One of the most special relationships between a team and its spring training city is the one between the Tigers and Lakeland. The Tigers have been coming to that central Florida city since 1934. The city is crawling with Michigan license plates every March, many of the fans staying with friends or family members who now have homes in Lakeland. Many of the Tiger players, former players and front office people have homes in Lakeland as well. I’m actually writing about this in a story that will go up on the Boston Globe website in a week or so.

Do you think spring training has lost its innocence? Spring training used to be low key, tickets were cheap. Now it’s hard to get tickets. There are big crowds.

While spring training is a dramatically more-crowded and more-commercial scene than it was even a decade ago, and certainly different from what it was 25 or 30 years ago, it is still the most innocent and intimate part of the baseball season. The worst seat at City of Palms Park is roughly just as close to the action as some of the best seats at Fenway, and while those tickets cost three times what they did just a few years ago, they still cost just a third of a regular season ticket. And if the old-timers sit there and tell you it’s not as good as it used to be, well, hasn’t that always been a part of the game too?

Have you noticed if this year’s down economy is having an impact on spring training turnout?

A question with a direct and simple answer: Yes. The Red Sox are still selling out, but across the Grapefruit and Cactus league, attendance at the early games is off as much as 25 percent and more. However sweet the spring training experience may be, unless you’re a ballplayer getting ready for the season, spring training is decidedly non-essential, exactly the sort of thing most vulnerable to being cut out of people’s budgets these days.

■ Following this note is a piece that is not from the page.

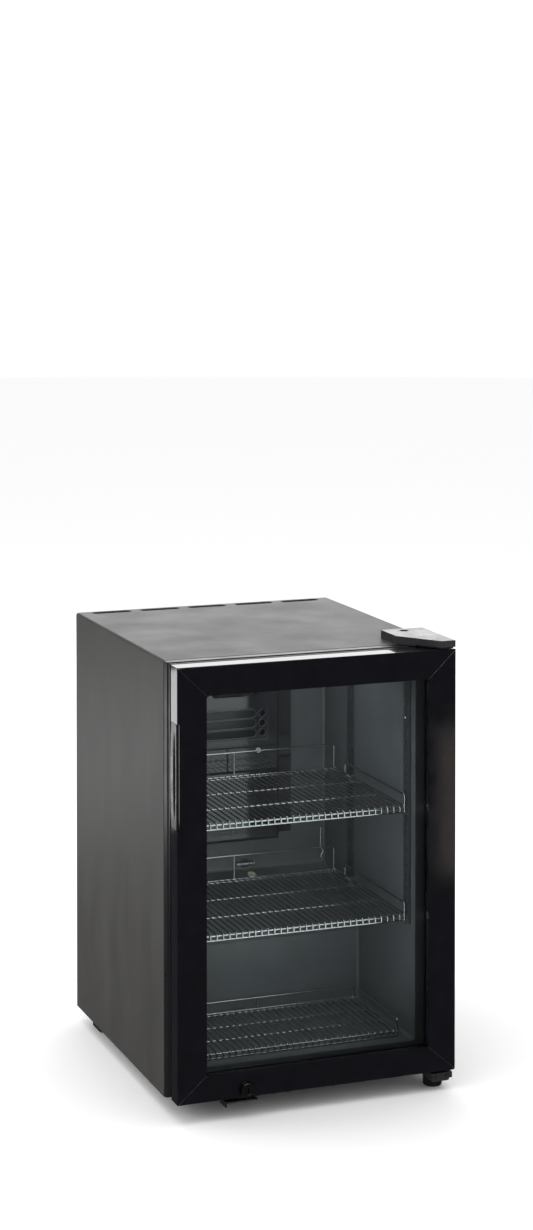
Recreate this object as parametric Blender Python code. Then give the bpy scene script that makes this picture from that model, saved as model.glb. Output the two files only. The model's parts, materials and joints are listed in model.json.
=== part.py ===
"""Under counter glass door fridge, built as separate named pieces.

Metres, +Z up, front towards -Y. The origin is on the floor, under the middle
of the overall box. The door hangs on the right and opens towards -Y.
"""
import math

import bmesh
import bpy
from mathutils import Matrix, Vector

GAP = 0.0003  # between the faces of pieces that touch

# Cabinet
WIDTH = 0.430
SHELL_HEIGHT = 0.6283
SHELL_DEPTH = 0.4362
FOOT_HEIGHT = 0.023
SHEET = 0.001
TOP_BEND = 0.004  # outer radius of the folds along the top edges
WALL = 0.035  # outside of the shell to the inside of the liner, at the sides
FLOOR_WALL = 0.0335
CEILING_WALL = 0.0353
REAR_WALL = 0.0747  # foam and the condenser channel behind it
LINER = 0.0015
FOAM = 0.030  # around the compressor step and behind the cavity
STEP_DEPTH = 0.142
STEP_RISE = 0.1081
STEP_SLOPE_RISE = 0.0719
SEAM = 0.0025  # groove between the face frame and the shell
NECK_INSET = 0.0026
NECK_TONGUE = 0.004
VENT_LENGTH = 0.065
VENT_WIDTH = 0.016
VENT_PITCH = 0.080
VENT_MARGIN = 0.025  # width that the row of vents leaves
VENT_FROM_REAR = 0.0137

# Face frame
FRAME_DEPTH = 0.0235
FRAME_STEP = 0.008  # depth of the narrower front part of the flange
FRAME_STEP_INSET = 0.0012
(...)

What’s your favorite team? Do you go to their spring training games?

I am a life-long New Englander and a Red Sox fan since the days of Ted Williams and Jackie Jensen. I’ve been to Fort Myers many times, and its great to be part of the buzz that’s always there. I write in the book that Red Sox spring training is like no other. But when it comes to spring training, if I’m just there as a fan, it doesn’t matter to me where I am or who’s playing. The experience of watching baseball in shirtsleeves in March is its own reward.